Job Prospects and Qualifications

The job market for exhibit designers is expected to largely stay the same over the next few years, according to information on Recruiter.com. States with thriving entertainment industries, like California, often have the largest number of job openings for these types of roles. Most successful exhibit designers start with a bachelor’s degree in design, and many supplement their formal undergraduate training with plenty of hands-on experience and, in some cases, advanced degrees. The field is incredibly competitive, which can lead to lower salaries even if the work is considered more fulfilling and engaging. 

Salary for an Exhibit Designer: Exhibit designers have a median salary of about $50,000.

Build a Solid Portfolio

Snag your dream job with a top-notch online portfolio thanks to the helpful tips from Sarah Rapp.

Other Positions for Graphic Designers

Graphical Illustrator

Graphical illustration is a unique kind of graphic design that uses visuals, such as charts, diagrams, tables, and figures that convey information to the viewer. This kind of design work is often used in academic and technical publishing.

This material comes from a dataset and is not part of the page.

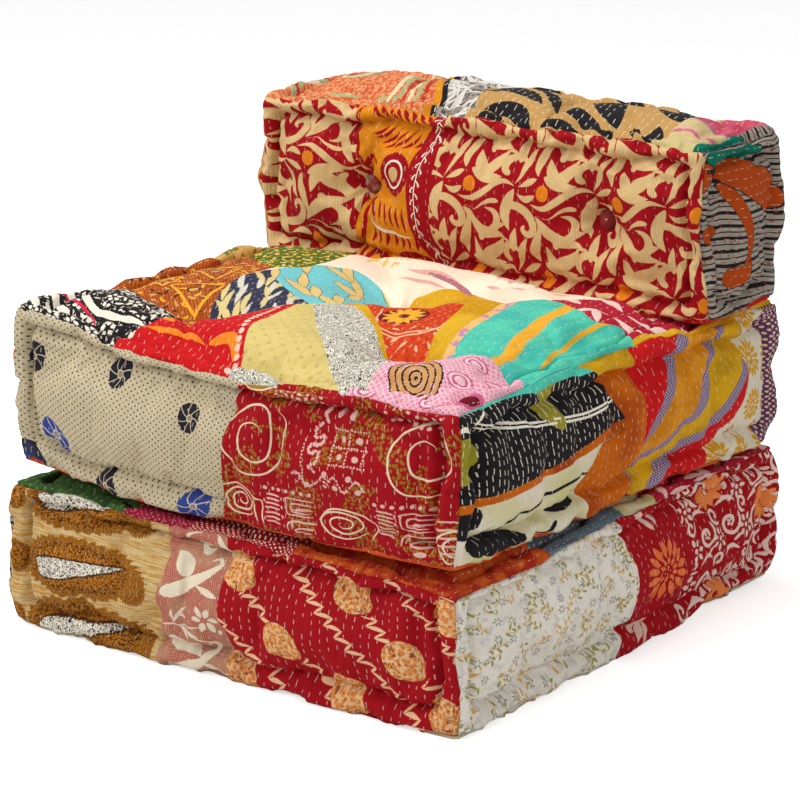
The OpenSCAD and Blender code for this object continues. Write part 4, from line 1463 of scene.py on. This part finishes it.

Design work for good, old-fashioned print publications still exists, but designers interested in working exclusively with printed materials (such as books, magazines, and newspapers) must be very knowledgeable about both traditional and digital print methods. 


It’s easy to make the mistake of thinking that all graphic designers spend their days crafting brand material or making logos. But in reality, there are careers in graphic design for every personality type and nearly every industry. Each position requires a different set of skills and passions.

As you learn graphic design or build on the design skills you already have, take a minute to reflect on your personality. Do you prefer to lead, collaborate, or go it alone? Do you have a passion that you could merge with your design work, such as a love for books or video games? If so, chances are that there is a job out there that’s perfect for a graphic designer like you.